The gorgeous “The World We Knew,” whose strings and electric bass suggest John Barry’s score to On Her Majesty’s Secret Service, particularly “We Have All the Time in the World.” The ethereal “Sweet Maria” and “(You Are) My Way of Life” would also hardly sound out of place on a James Bond soundtrack as heard here.

This is a set that no doubt pleased Kaempfert – who began using more strings on his own recordings around this time. It’s easy to enjoy and among the best of the sets in this bunch. Unfortunately, Living Strings Plus Trumpet Play Bert Kaempfert Hits never found its way on to CD but is easily available and well worth hearing on streaming services.

1 comment:

Shimon Israel said...

Bert Kaempfert was very popular in South Africa in the 60s and 70s, as were many of the "easy listening" orchestra leaders of that period (e.g. Horst Jankowski, Mantovani, Frank Chacksfield, Ray Conniff, etc.) I would attribute this to the strong German culture influence on South African Caucasians, as well as the relatively more limited choices of music in that part of the world. If a South African record company and its overseas owner decided that it wasn't worth the expense of pressing an LP, you would be hard-pressed (sorry!) to even know it existed.
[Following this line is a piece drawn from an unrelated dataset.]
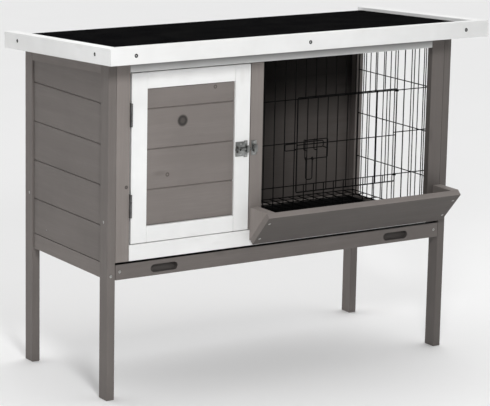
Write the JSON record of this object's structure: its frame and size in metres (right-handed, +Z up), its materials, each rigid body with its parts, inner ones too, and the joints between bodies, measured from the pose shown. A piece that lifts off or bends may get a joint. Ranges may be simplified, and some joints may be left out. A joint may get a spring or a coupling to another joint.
{
  "type": "rabbit hutch",
  "caption": "Outdoor rabbit hutch on legs with a sloping lift-up felt roof, boarded nest room, wire run, feeding trough and pull-out tray.",
  "frame": {"origin": "on the ground, at the middle of the bounding box's width and depth", "axes": "+X to the right seen from the front, +Y towards the back, +Z up"},
  "size_m": [0.92, 0.4442, 0.7285],
  "materials": {
    "grey_wood": "grey stained spruce, matt",
    "white_wood": "white painted spruce, satin",
    "inside_wood": "brown-grey stained plywood, matt",
    "roofing_felt": "mineral-surfaced bitumen felt",
    "black_wire": "black powder coat on welded wire",
    "black_iron": "black finished pressed steel",
    "zinc": "zinc plated steel",
    "black_tray": "black powder-coated sheet steel"
  },
  "bodies": {
    "hutch_frame": {"leg_front_left": "grey_wood", "leg_front_right": "grey_wood", "leg_back_left": "grey_wood", "leg_back_right": "grey_wood", "left_bottom_rail": "grey_wood", "left_top_rail": "grey_wood", "right_bottom_rail": "grey_wood", "right_top_rail": "grey_wood", "left_board_1": "grey_wood", "left_board_2": "grey_wood", "left_board_3": "grey_wood", "left_board_4": "grey_wood", "left_board_5": "grey_wood", "back_wall": "grey_wood", "back_bottom_rail": "grey_wood", "back_top_rail": "grey_wood", "stile_left": "grey_wood", "stile_right": "grey_wood", "stile_centre": "grey_wood", "trough_board": "grey_wood", "trough_cheek_left": "grey_wood", "trough_cheek_right": "grey_wood", "front_bottom_rail": "white_wood", "header_rail": "white_wood", "nest_floor": "inside_wood", "partition": "inside_wood", "front_wire_panel": "black_wire", "bolt_bearing": "black_wire", "side_wire_panel": "black_wire", "run_floor_mesh": "black_wire", "door_hinge_lower_fixed_leaf": "black_iron", "door_hinge_upper_fixed_leaf": "black_iron", "roof_hinge_left_fixed_leaf": "black_iron", "roof_hinge_right_fixed_leaf": "black_iron", "latch_keeper": "zinc"},
    "main_door": {"door_stile_hinge": "white_wood", "door_stile_latch": "white_wood", "door_rail_bottom": "white_wood", "door_rail_top": "white_wood", "door_board_1": "grey_wood", "door_board_2": "grey_wood", "door_board_3": "grey_wood", "door_board_4": "grey_wood", "latch_plate": "zinc", "door_hinge_lower_moving_leaf": "black_iron", "door_hinge_upper_moving_leaf": "black_iron"},
    "latch_bolt": {"latch_bolt": "zinc"},
    "wire_door": {"wire_door": "black_wire"},
    "wire_bolt": {"wire_bolt": "black_wire"},
    "wire_bolt_handle": {"wire_bolt_handle": "black_wire"},
    "tray": {"tray_front": "grey_wood", "tray_pan": "black_tray"},
    "roof": {"roof_deck": "inside_wood", "roof_felt": "roofing_felt", "fascia_front": "white_wood", "fascia_left": "white_wood", "fascia_right": "white_wood", "roof_hinge_left_moving_leaf": "black_iron", "roof_hinge_right_moving_leaf": "black_iron"}
  },
  "joints": [
    {"name": "main_door_hinge", "type": "hinge", "parent": "hutch_frame", "child": "main_door", "pos_m": [-0.36965, -0.14944, 0.491], "axis": [0, 0, -1], "range_deg": [0, 110]},
    {"name": "latch_bolt_slide", "type": "slide", "parent": "main_door", "child": "latch_bolt", "axis": [1, 0, 0], "range_m": [0, 0.012]},
    {"name": "wire_door_hinge", "type": "hinge", "parent": "hutch_frame", "child": "wire_door", "pos_m": [0.2897, -0.13373, 0.4814], "axis": [0, 0, 1], "range_deg": [0, 110]},
    {"name": "wire_bolt_slide", "type": "slide", "parent": "wire_door", "child": "wire_bolt", "axis": [-1, 0, 0], "range_m": [0, 0.018]},
    {"name": "wire_bolt_handle_swing", "type": "hinge", "parent": "wire_bolt", "child": "wire_bolt_handle", "pos_m": [0.063, -0.14053, 0.4515], "axis": [-1, 0, 0], "range_deg": [0, 120]},
    {"name": "tray_slide", "type": "slide", "parent": "hutch_frame", "child": "tray", "axis": [0, -1, 0], "range_m": [0, 0.3]},
    {"name": "roof_hinge", "type": "hinge", "parent": "hutch_frame", "child": "roof", "pos_m": [0, 0.20721, 0.67583], "axis": [-1, 0, 0], "range_deg": [0, 80]}
  ]
}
You had to know which of the more specialized record stores was likely to import albums you didn't even know existed; and then stumble on it in a bin.

Decades ago, I happened to buy the soundtrack album "A Man Could Get Killed", which I loved for years. It was saturated with the "knackbass" - a term I only heard now; and the Kaempfert orchestra sounds absolutely HUGE, due, in retrospect I think, to some well-placed reverb. And, yes, the melody known as "Strangers In The Night" repeats several times throughout.

Thanks so much for this esoteric posting. I don't think any other American I know has ever heard of Bert Kaempfert.